Tom’s look: My Dad’s old jacket, a felt hat, buttons on the lapels (including a “spicy” sticker from La Taqueria, and, of course, a Blame Sally tee-shirt. Friends in the background. 2014

So much stuff. I’ve never been good at getting rid of stuff – it confuses me. Is it valuable or not? Will I need it as soon as I throw it away, even if I haven’t used it in 10 years? When will I feel the regret? (Years ago in a particularly broke moment I sold some beautiful seamstress-made clothes from Mallorca that had been my mother’s and gifted to me – it haunts me still). But this is of a whole different magnitude – Tom really hates to get rid of stuff and he loved to find things and bring them home. Everything is valuable to him, no question. I’m still dealing with the years of clothes, rock tee-shirts, 2nd hand button-downs from his mom, the nice ones I would buy and encourage him to wear.

After my father died my mother gave Tom all of Dad’s sports jackets. Somehow Tom incorporated them into his style and as his illness has progressed, though his face is still young, his hair thick, brown and wavy with no gray, he more and more resembles an old man with his felt hat, the tweed jackets, the slow, bent walk – and when he was still driving, the 1981 Mercedes Benz that lumbered and puffed slowly down the street with Tom at the helm, still oblivious, as un-self-conscious as ever.

These jackets, about ten of them — tailor made, “classy” in that tweedy way of my Dad’s, professorial although he wasn’t a professor — these jackets are stabbing me in the heart.
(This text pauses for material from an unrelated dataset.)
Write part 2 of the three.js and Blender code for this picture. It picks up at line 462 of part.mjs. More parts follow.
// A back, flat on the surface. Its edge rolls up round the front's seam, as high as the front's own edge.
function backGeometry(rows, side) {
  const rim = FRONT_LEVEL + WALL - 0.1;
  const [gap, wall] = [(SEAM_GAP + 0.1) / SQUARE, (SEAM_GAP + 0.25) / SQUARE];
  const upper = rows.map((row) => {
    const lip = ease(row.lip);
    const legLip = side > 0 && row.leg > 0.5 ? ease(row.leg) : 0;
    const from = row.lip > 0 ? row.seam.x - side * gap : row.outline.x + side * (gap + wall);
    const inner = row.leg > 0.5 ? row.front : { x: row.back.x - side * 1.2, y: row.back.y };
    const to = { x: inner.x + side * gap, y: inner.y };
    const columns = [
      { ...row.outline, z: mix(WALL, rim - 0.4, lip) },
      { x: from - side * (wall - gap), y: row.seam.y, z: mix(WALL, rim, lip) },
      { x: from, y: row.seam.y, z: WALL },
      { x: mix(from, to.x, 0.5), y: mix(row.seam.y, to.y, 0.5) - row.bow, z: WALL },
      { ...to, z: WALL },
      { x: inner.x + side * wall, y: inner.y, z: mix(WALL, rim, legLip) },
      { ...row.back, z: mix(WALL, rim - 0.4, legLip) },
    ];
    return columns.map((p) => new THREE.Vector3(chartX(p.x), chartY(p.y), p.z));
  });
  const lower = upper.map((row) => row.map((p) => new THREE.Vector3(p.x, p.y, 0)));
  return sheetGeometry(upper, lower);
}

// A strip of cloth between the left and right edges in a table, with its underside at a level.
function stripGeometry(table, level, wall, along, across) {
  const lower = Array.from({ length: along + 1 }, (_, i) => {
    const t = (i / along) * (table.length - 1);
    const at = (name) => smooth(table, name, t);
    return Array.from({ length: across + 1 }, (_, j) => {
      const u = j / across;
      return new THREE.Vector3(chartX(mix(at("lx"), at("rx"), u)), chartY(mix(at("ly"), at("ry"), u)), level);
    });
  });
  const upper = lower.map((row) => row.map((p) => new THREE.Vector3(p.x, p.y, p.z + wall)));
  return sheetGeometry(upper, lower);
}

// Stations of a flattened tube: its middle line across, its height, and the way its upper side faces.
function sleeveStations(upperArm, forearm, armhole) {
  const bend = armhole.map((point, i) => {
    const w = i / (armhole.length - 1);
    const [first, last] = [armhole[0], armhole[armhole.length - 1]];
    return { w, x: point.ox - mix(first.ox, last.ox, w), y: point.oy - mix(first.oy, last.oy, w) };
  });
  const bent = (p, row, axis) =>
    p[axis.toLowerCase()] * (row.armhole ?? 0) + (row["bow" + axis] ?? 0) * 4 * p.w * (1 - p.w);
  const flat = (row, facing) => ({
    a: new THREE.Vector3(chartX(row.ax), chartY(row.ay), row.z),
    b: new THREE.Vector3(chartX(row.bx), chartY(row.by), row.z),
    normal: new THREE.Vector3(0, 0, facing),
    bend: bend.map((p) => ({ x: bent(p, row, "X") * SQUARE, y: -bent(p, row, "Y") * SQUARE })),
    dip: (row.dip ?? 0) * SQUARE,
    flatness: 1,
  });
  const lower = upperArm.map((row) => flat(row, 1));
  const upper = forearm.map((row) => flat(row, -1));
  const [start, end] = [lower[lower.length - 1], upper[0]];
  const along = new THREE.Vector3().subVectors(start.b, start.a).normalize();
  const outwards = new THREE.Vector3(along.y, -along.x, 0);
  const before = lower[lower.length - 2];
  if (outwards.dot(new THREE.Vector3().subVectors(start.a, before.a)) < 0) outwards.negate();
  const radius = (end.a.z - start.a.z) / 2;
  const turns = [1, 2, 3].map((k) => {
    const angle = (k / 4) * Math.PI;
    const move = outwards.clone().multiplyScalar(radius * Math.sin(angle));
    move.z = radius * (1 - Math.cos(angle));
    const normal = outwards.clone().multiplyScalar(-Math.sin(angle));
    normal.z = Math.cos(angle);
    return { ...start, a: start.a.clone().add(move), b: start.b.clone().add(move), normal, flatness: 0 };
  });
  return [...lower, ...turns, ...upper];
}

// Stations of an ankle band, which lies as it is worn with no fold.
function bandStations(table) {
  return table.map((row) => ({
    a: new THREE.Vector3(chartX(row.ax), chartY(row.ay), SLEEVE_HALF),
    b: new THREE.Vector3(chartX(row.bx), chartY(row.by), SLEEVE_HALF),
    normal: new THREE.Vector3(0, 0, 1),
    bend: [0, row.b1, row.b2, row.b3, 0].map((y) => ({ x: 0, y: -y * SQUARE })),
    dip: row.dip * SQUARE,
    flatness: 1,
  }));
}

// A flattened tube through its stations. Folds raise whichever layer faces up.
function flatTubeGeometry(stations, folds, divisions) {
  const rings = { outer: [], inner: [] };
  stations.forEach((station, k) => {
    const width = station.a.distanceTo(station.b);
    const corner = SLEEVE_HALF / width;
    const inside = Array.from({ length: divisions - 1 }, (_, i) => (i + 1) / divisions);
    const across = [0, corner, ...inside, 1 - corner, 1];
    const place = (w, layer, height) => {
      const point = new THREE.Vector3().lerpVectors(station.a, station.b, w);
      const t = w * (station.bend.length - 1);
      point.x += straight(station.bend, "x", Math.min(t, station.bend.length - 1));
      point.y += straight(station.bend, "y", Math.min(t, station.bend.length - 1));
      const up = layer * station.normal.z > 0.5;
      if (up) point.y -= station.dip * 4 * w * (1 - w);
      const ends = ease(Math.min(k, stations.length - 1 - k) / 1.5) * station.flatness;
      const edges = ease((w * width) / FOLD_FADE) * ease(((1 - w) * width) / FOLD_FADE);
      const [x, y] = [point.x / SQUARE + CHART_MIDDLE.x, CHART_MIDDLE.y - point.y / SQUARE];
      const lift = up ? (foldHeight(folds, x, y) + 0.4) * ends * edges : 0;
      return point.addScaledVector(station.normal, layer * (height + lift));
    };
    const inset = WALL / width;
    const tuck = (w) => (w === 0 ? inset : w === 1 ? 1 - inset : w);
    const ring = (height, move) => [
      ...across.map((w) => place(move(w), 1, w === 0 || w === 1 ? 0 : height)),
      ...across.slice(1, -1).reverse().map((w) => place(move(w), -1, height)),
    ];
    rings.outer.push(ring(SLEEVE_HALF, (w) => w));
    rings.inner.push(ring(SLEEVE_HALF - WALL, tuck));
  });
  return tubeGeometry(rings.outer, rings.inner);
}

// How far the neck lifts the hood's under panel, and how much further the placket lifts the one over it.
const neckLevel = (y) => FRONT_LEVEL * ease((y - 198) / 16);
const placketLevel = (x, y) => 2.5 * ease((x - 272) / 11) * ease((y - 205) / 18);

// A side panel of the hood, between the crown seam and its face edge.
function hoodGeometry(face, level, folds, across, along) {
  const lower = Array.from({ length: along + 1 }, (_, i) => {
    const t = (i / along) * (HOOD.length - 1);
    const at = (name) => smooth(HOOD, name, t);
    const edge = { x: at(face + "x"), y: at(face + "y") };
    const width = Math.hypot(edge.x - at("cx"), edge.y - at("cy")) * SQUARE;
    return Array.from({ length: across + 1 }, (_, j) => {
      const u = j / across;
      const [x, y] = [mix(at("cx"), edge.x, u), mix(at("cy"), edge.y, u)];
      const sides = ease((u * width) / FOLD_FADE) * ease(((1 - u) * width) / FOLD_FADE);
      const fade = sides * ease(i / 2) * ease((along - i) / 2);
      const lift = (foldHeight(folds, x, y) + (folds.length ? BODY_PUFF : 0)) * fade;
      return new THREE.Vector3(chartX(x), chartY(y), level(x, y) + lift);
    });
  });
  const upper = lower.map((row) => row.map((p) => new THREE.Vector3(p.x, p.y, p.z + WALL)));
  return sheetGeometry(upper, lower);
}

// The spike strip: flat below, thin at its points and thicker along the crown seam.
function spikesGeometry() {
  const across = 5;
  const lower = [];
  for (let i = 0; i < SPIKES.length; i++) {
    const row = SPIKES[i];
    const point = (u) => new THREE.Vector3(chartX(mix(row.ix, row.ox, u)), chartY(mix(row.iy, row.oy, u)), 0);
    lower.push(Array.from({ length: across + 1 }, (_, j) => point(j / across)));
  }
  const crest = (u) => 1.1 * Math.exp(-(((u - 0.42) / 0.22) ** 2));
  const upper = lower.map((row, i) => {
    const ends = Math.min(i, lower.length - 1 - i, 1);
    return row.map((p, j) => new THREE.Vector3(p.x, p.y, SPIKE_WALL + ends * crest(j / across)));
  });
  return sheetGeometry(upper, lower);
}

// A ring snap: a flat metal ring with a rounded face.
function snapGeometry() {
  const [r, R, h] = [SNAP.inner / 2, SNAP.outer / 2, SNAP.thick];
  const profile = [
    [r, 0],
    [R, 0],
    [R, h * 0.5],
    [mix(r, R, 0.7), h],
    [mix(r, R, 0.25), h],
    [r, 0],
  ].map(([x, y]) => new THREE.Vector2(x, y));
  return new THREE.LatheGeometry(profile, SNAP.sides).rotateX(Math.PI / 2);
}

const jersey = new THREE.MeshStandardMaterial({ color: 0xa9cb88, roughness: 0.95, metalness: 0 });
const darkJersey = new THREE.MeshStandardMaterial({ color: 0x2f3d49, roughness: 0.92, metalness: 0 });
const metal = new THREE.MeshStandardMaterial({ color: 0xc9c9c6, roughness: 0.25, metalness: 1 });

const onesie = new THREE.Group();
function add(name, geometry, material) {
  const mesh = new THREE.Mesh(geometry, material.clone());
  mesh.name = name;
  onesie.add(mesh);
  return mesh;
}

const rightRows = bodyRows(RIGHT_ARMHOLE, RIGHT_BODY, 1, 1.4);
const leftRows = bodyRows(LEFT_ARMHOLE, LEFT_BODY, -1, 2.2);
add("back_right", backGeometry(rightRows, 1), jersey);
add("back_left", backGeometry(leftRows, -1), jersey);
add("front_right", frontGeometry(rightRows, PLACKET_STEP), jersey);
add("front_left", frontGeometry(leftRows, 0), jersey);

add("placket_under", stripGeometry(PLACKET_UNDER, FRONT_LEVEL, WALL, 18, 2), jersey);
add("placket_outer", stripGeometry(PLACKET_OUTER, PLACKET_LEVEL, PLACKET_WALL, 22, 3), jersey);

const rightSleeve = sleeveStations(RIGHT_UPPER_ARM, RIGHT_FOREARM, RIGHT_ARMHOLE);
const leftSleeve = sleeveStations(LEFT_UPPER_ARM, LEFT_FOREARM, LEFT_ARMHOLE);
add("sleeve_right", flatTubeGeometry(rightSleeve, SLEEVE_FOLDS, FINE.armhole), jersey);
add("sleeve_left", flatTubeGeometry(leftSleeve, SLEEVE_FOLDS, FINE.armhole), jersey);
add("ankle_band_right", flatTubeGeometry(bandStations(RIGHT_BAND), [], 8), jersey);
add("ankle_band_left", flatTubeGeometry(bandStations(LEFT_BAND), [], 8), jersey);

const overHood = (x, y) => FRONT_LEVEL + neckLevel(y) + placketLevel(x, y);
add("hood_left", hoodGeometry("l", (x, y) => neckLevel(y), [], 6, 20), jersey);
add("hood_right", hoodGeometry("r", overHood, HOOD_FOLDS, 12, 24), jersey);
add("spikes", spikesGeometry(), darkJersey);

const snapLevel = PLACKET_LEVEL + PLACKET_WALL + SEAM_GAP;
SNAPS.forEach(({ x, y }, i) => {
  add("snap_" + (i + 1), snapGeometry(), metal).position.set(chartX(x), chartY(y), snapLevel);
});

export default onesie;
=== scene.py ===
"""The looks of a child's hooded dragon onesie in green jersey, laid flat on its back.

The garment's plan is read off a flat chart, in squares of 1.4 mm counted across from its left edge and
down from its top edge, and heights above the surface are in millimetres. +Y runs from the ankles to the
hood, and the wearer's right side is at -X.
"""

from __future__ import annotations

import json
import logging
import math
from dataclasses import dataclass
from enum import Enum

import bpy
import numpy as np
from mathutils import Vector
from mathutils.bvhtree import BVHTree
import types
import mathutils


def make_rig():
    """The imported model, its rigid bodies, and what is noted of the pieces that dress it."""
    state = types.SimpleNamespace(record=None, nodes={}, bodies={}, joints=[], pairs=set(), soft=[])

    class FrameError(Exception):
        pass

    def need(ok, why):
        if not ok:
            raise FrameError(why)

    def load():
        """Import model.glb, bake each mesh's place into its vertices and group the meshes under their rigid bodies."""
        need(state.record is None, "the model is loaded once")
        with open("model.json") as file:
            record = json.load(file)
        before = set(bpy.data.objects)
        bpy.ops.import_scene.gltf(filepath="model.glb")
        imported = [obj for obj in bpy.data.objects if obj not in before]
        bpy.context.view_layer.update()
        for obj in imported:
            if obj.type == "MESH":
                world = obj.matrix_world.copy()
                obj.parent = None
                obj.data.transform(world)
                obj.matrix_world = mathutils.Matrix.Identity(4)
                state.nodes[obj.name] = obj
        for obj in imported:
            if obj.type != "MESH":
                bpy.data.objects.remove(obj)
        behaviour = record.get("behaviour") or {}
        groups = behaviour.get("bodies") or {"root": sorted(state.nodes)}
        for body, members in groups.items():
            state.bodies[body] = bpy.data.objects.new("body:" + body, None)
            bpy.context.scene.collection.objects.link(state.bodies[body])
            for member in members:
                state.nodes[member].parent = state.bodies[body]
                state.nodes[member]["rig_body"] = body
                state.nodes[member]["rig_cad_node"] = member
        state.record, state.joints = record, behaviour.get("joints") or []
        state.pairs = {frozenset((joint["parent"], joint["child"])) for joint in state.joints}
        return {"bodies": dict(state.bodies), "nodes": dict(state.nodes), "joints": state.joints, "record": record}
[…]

There is no room for them at Tom’s studio and I don’t need them here reminding me. But as I put them in the to-go pile I feel like I’m erasing both of them. As if I’m saying my life no longer has room for the special brand of pain that these objects–as–memories represent.
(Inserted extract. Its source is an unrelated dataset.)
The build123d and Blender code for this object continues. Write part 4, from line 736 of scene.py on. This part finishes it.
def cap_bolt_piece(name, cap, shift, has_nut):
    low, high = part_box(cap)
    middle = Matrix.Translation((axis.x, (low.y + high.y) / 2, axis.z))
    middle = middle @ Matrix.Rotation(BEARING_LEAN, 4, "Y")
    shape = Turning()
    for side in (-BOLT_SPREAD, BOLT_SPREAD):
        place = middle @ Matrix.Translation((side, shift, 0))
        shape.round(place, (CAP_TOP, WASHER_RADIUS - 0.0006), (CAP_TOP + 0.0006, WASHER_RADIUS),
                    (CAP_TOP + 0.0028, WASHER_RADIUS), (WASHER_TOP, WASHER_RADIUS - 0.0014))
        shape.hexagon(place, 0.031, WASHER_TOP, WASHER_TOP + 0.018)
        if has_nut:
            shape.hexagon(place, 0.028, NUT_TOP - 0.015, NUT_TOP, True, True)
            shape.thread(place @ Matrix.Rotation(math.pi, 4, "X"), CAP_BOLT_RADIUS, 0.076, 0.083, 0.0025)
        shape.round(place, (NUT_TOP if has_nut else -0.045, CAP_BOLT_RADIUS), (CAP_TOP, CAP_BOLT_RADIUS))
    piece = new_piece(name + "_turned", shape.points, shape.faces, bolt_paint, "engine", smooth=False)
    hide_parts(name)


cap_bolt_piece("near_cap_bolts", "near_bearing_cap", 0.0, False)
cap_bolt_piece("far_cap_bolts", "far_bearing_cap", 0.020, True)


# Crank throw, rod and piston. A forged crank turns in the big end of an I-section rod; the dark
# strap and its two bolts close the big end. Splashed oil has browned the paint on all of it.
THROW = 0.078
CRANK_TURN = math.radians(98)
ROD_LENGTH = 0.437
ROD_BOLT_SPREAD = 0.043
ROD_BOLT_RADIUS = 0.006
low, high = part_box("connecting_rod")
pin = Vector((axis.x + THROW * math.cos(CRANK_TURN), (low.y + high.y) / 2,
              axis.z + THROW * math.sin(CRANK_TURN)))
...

I didn’t see Tom for several months after the week I first met him, in the spring, the week of the Song Cycle and his photo opening. I had stuck to my commitment of no-men for that whole time and was deeply focused on writing and recording my second album with BZ. The job at UCSF dragged on but at least I had a little more money than usual, and less drama,less heartache.

Back again to August of 1997 and it was my turn to perform in the Song Cycle series. I was super thrilled to be on the stage with Victor Krummenacher, from the band Camper Van Beethoven, as well as Mike Myer’s older brother, Paul. For the life of me I can’t remember the fourth songwriter, a young guy and I think his band name had the word blackbird in it.

BZ had recorded a cassette tape with some of the loops and rhythm tracks from my new songs, so I was doing something a little different. I had a boom box on stage with me, a mic set up in front of its lame speakers and whenever my turn came around I would have these lo-fi beats to accompany my keyboard and voice. It had been months (at least) since my last live performance. I was nervous but I felt strong. This was a scene that I’m pretty sure was unaware of who I was. They had not come to see me, most of these people, but I felt there was something original, something undeniable about what I was doing and the audience was responding to it. From the stage I couldn’t help noticing a few local luminaries in the audience – Chuck Prophet was there, which gave me a little thrill, the writer Kurt Wolf and others I didn’t know yet but soon would. And I was responding to my fellow musicians, too – especially Victor who had recently released an album called “Out in the Heat” that Bruce Kaphan had engineered. I loved that CD.

Seeing Tom again that night, with his booming voice, his deck of cards, his running around the club to make sure all the tables and chairs were properly set, the filming and recording and photo-taking – it all made me smile. His energy and excitement were irresistible, though I didn’t know quite how irresistible yet. After the show he told me how amazing he thought I was and oh, I was so ready to hear that, I needed it. That afternoon I had been fired from UCSF for calling in sick one too many times. I was unanchored once again.